→ **What you are asked to do**
Each line below either holds the string "from" or doesn't. Count those that do and give only the number.

→ **Given data**
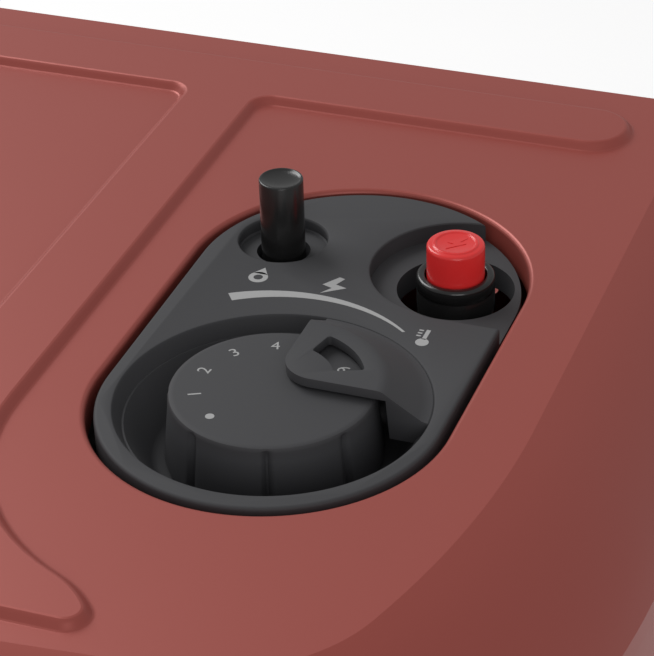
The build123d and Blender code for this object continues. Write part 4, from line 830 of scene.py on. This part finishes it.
    def knob(self) -> bpy.types.Object:
        """Models the knob with its grip grooves."""
        x, y = self.knob_axis
        top, foot = self.top + self.knob_proud, self.top - self.dish_depth + 1
        count = 320
        pitch = 360 / self.groove_count
        levels = [(self.knob_radius - 1.5, top, 0), (self.knob_radius - 0.7, top - 0.08, 0),
                  (self.knob_radius - 0.25, top - 0.3, 0), (self.knob_radius, top - 0.75, 0.15),
                  (self.knob_radius + 0.04, top - 1.3, 0.5), (self.knob_radius + 0.1, top - 2.2, 0.85),
                  (self.knob_radius + 0.2, top - 3.6, 1.0), (self.knob_skirt, foot + 0.5, 1.0),
                  (self.knob_skirt - 0.3, foot, 1.0)]
        rows = []
        for radius, z, depth in levels:
            row = []
            for k in range(count):
                angle = math.tau * k / count
                away = (math.degrees(angle) - self.groove_start + pitch / 2) % pitch - pitch / 2
                across = math.radians(away) * radius
                cut = depth * self.groove_depth * math.exp(-(across ** 2) * self.groove_spread)
                row.append((x + (radius - cut) * math.cos(angle), y + (radius - cut) * math.sin(angle), z))
            rows.append(row)
        mesh = Loops("knob_shell")
        loops = mesh.wall(rows)
        mesh.cap(loops[0])
        mesh.cap(loops[-1])
        return mesh.done(30)

    def pilot_button(self) -> bpy.types.Object:
        """Models the tall pilot button with its dished top."""
        high = self.top + self.pilot_height
        profile = [(0.4, high - 0.75), (1.6, high - 0.72), (3.0, high - 0.58), (4.2, high - 0.35),
                   (4.75, high - 0.16), (4.95, high - 0.02), (5.15, high), (5.38, high - 0.1),
                   (self.pilot_radius, high - 0.34), (self.pilot_radius, self.top - 11)]
        return lathe("pilot_button_shell", self.at(*self.pilot), profile, 72, smooth=40)

    def igniter_collar(self) -> bpy.types.Object:
        """Models the glossy collar round the red cap, down to the bracket."""
        z, low = self.top, self.top - 34
        profile = [(7.5, z - 20), (7.5, z - 0.5), (7.65, z - 0.15), (8.0, z), (8.7, z)]
        outer = self.collar_radius
        profile += rounded(outer, z, 0.9)[1:]
        profile += [(outer, z - 3.4), (outer - 0.15, z - 3.6), (outer - 0.15, z - 4.0), (outer, z - 4.2),
                    (outer, low + 3), (self.nut_radius, low + 3), (self.nut_radius, low), (8.0, low),
                    (8.0, low - 28)]
        return lathe("igniter_collar", self.at(*self.igniter), profile, 96, smooth=40)

    def igniter_cap(self) -> bpy.types.Object:
        """Models the red cap with its raised ring."""
        z = self.top + self.cap_height
        profile = [(0.3, z), (4.55, z), (4.7, z + 0.06), (4.8, z + 0.2), (5.0, z + 0.28), (5.3, z + 0.28),
                   (5.5, z + 0.2), (5.6, z + 0.06), (5.75, z)]
        profile += rounded(7.1, z, 0.9, 6)[1:] + [(7.1, self.top - 11.5)]
        return lathe("igniter_cap_shell", self.at(*self.igniter), profile, 96, smooth=40)


def soften(outline: list[Flat], radius: float) -> list[Flat]:
    """Rounds the sharp corners of a closed outline by a few quadratic steps."""
    result = []
    count = len(outline)
    for k, point in enumerate(outline):
        before, after = Vector(outline[k - 1]), Vector(outline[(k + 1) % count])
        here = Vector(point)
        if (here - before).angle(after - here) < math.radians(35):
            result.append(point)
            continue
        start = here + (before - here).normalized() * min(radius, (before - here).length * 0.9)
        end = here + (after - here).normalized() * min(radius, (after - here).length * 0.9)
        for step in range(6):
            t = step / 5
            spot = start * (1 - t) ** 2 + here * 2 * t * (1 - t) + end * t**2
            result.append((spot.x, spot.y))
    return result


# Printed marks


@dataclass
class Marks:
    """Numbers on the knob, and the bolt, flame, thermometer and arc on the bezel."""

    controls: Controls
    lift: float = 0.04
    number_radius: float = 17.4
    number_height: float = 3.3
    first_angle: float = 205.5
    step_angle: float = 32.4

    def flat(self, name: str, outline: list[Flat], z: float) -> bpy.types.Object:
        """Thin flat sign on an outline given from the opening's centre."""
        spots = [self.controls.at(px, py) for px, py in outline]
        return prism(name, spots, z - 0.02, z + self.lift)

    def numbers(self) -> bpy.types.Object:
        """Models the numbers one to six and the off dot on the knob's top."""
        x, y = self.controls.knob_axis
        z = self.controls.top + self.controls.knob_proud
        pieces = []
        for number in range(1, 7):
            angle = self.first_angle - (number - 1) * self.step_angle
            deselect()
            bpy.ops.object.text_add()
            text = bpy.context.object
            text.data.body = str(number)
            text.data.size = self.number_height * 1.35 * MM
            text.data.align_x = "CENTER"
            text.data.align_y = "CENTER"
            text.data.extrude = self.lift / 2 * MM
            bpy.ops.object.convert(target="MESH")
            piece = bpy.context.object
            spot = Vector((x + self.number_radius * math.cos(math.radians(angle)),
                           y + self.number_radius * math.sin(math.radians(angle)), z + self.lift / 2)) * MM
            piece.data.transform(Matrix.Translation(spot) @ Matrix.Rotation(math.radians(angle - 90), 4, "Z"))
            pieces.append(piece)
        dot = math.radians(self.first_angle + self.step_angle)
        place = (x + self.number_radius * math.cos(dot), y + self.number_radius * math.sin(dot))
        pieces.append(lathe("off_dot", place, [(1.05, z - 0.01), (1.05, z + self.lift)], 32))
        piece = join(pieces)
        piece.name = "knob_numbers"
        return piece

    def signs(self) -> bpy.types.Object:
        """Models the arc bar, bolt, flame and thermometer on the bezel."""
        z = self.controls.top
        outer = arc((-6.0, -21.24), 39.0, 121.9, 49.3, 24)
        inner = arc((-3.6, -21.5), 37.1, 52.8, 124.4, 24)
        pieces = [self.flat("heat_arc", outer + inner, z)]
        bolt = [(-3.4, 26.8), (-1.9, 26.4), (-3.15, 23.4), (-0.2, 22.5), (-5.6, 18.6), (-3.6, 21.6),
                (-6.3, 22.5)]
        pieces.append(self.flat("bolt_sign", bolt, z))
        mesh = Loops("flame_ring")
        flame = (-22.4, 21.0)
        rings = [ring(self.controls.at(*flame), r, z + dz, 40)
                 for r, dz in ((2.4, 0.0), (2.4, self.lift), (1.15, self.lift), (1.15, 0.0))]
        mesh.wall(rings + rings[:1])
        pieces.append(mesh.done())
        tip = [(-24.2, 22.6), (-22.3, 25.6), (-20.6, 22.6)]
        pieces.append(self.flat("flame_tip", tip, z))
        pieces.append(self.flat("bulb", arc((24.6, 5.25), 1.6, 0, 345, 23), z))
        pieces.append(self.flat("bulb_stem", [(24.1, 6.5), (25.1, 6.5), (25.1, 10.7), (24.1, 10.7)], z))
        for k in range(3):
            low = 7.5 + k * 1.2
            tick = [(22.4, low), (23.5, low), (23.5, low + 0.5), (22.4, low + 0.5)]
            pieces.append(self.flat("bulb_tick", tick, z))
        piece = join(pieces)
        piece.name = "bezel_signs"
        return piece

    def cap_bolt(self) -> bpy.types.Object:
        """Models the small raised bolt on the red cap."""
        x, y = self.controls.igniter
        bolt = [(1.2, 3.2), (2.2, 2.9), (0.9, 0.7), (2.6, 0.3), (-1.6, -3.3), (-0.3, -0.6), (-2.0, -0.2)]
        z = self.controls.top + self.controls.cap_height + 0.06
        return self.flat("cap_bolt", [(x + px, y + py) for px, py in bolt], z)


# Studio


@dataclass
class Studio:
    """Camera solved from the photograph, pale floor and soft lamps."""

    aim: tuple[float, float, float] = (145.39, -50.594, 752.0)
    azimuth: float = 20.847
    elevation: float = 32.471
    roll: float = -1.768
    distance: float = 616.9
    lens: float = 143.87

    def camera(self) -> None:
        """Creates the camera."""
        azimuth, elevation = math.radians(self.azimuth), math.radians(self.elevation)
        back = Vector((math.sin(azimuth) * math.cos(elevation), -math.cos(azimuth) * math.cos(elevation),
                       math.sin(elevation)))
        right = Vector((math.cos(azimuth), math.sin(azimuth), 0))
        up = back.cross(right)
        roll = math.radians(self.roll)
        across = right * math.cos(roll) + up * math.sin(roll)
        upright = up * math.cos(roll) - right * math.sin(roll)
        data = bpy.data.cameras.new("view")
        data.lens = self.lens
        data.clip_start, data.clip_end = 0.05, 50.0
        camera = bpy.data.objects.new("view", data)
        bpy.context.scene.collection.objects.link(camera)
        turn = Matrix((across, upright, back)).transposed().to_4x4()
        camera.matrix_world = Matrix.Translation(Vector(self.aim) * MM + back * self.distance * MM) @ turn
        bpy.context.scene.camera = camera

    def floor(self) -> None:
        """Lays the pale floor, which shows white to the camera and in reflections."""
        deselect()
        bpy.ops.mesh.primitive_plane_add(size=12.0)
        floor = bpy.context.object
        floor.name = "floor"
        material = bpy.data.materials.new("pale_floor")
        material.use_nodes = True
        material.node_tree.nodes.clear()
        nodes = Nodes(material.node_tree)
        path = nodes.add("ShaderNodeLightPath")
        matt = nodes.add("ShaderNodeBsdfDiffuse", Color=(0.82, 0.82, 0.82, 1.0))
        glow = nodes.add("ShaderNodeEmission", Color=(1.0, 1.0, 1.0, 1.0), Strength=0.35)
        both = nodes.add("ShaderNodeAddShader")
        nodes.link(matt.outputs["BSDF"], both.inputs[0])
        nodes.link(glow.outputs["Emission"], both.inputs[1])
        choose = nodes.add("ShaderNodeMixShader")
        nodes.link(path.outputs["Is Camera Ray"], choose.inputs["Fac"])
        nodes.link(matt.outputs["BSDF"], choose.inputs[1])
        nodes.link(both.outputs["Shader"], choose.inputs[2])
        out = nodes.add("ShaderNodeOutputMaterial")
        nodes.link(choose.outputs["Shader"], out.inputs["Surface"])
        floor.data.materials.append(material)

    def world(self) -> None:
        """Sets an even white sky."""
        world = bpy.data.worlds.new("soft_sky")
        bpy.context.scene.world = world
        world.use_nodes = True
        world.node_tree.nodes.clear()
        nodes = Nodes(world.node_tree)
        path = nodes.add("ShaderNodeLightPath")
        seen = nodes.add("ShaderNodeBackground", Color=(1.0, 1.0, 1.0, 1.0), Strength=1.0)
        light = nodes.add("ShaderNodeBackground", Color=(1.0, 1.0, 1.0, 1.0), Strength=0.45)
        choose = nodes.add("ShaderNodeMixShader")
        nodes.link(path.outputs["Is Camera Ray"], choose.inputs["Fac"])
        nodes.link(light.outputs["Background"], choose.inputs[1])
        nodes.link(seen.outputs["Background"], choose.inputs[2])
        out = nodes.add("ShaderNodeOutputWorld")
        nodes.link(choose.outputs["Shader"], out.inputs["Surface"])

    def lamp(self, name: str, place: Point, aim: Point, size: float, power: float) -> None:
        """Adds one soft square lamp.

        Args:
            name: name of the lamp.
            place: where it stands, in metres.
            aim: where it points, in metres.
            size: side of its face, in metres.
            power: strength in watts.
        """
        data = bpy.data.lights.new(name, "AREA")
        data.size = size
        data.energy = power
        lamp = bpy.data.objects.new(name, data)
        bpy.context.scene.collection.objects.link(lamp)
        lamp.location = place
        lamp.rotation_euler = (Vector(aim) - Vector(place)).to_track_quat("-Z", "Y").to_euler()

    def build(self) -> None:
        """Sets up the view, the floor and the light."""
        scene = bpy.context.scene
        scene.view_settings.view_transform = "Standard"
        self.camera()
        self.floor()
        self.world()
        self.lamp("key", (-1.6, 0.9, 2.4), (0.1, 0.0, 0.7), 1.4, 34.0)
        self.lamp("fill", (1.2, -2.4, 1.6), (0.1, 0.0, 0.6), 1.6, 16.0)


def dress_nodes(frame: dict) -> None:
    """Gives every node of the construction the finish of its slot."""
    slots = {entry["node"]: entry["material_slot"] for entry in frame["record"]["subparts"]}
    for name, node in frame["nodes"].items():
        node.data.materials.clear()
        node.data.materials.append(SLOT_FINISHES[slots[name]].material())


def main() -> None:
    """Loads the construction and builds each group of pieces."""
    logging.basicConfig(level=logging.INFO, format="%(name)s: %(message)s")
    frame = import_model()
    dress_nodes(frame)
    Studio().build()
    place_piece(PressedTop().build(), RED_ENAMEL, Body.CABINET, ("top_panel",))
    controls = Controls()
    place_piece(controls.bezel(), GRAINED, Body.CABINET, ("control_bezel",))
    place_piece(controls.knob(), GRAINED, Body.KNOB, ("control_knob",))
    place_piece(controls.pilot_button(), GLOSS_BLACK, Body.PILOT, ("pilot_button",))
    place_piece(controls.igniter_collar(), GLOSS_BLACK, Body.CABINET, ("igniter_body",))
    place_piece(controls.igniter_cap(), GLOSS_RED, Body.IGNITER, ("igniter_cap",))
    marks = Marks(controls)
    place_piece(marks.numbers(), PRINT, Body.KNOB)
    place_piece(marks.signs(), PRINT, Body.CABINET)
    place_piece(marks.cap_bolt(), GLOSS_RED, Body.IGNITER)


if __name__ == "__main__":
    main()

→ **Answer below**
3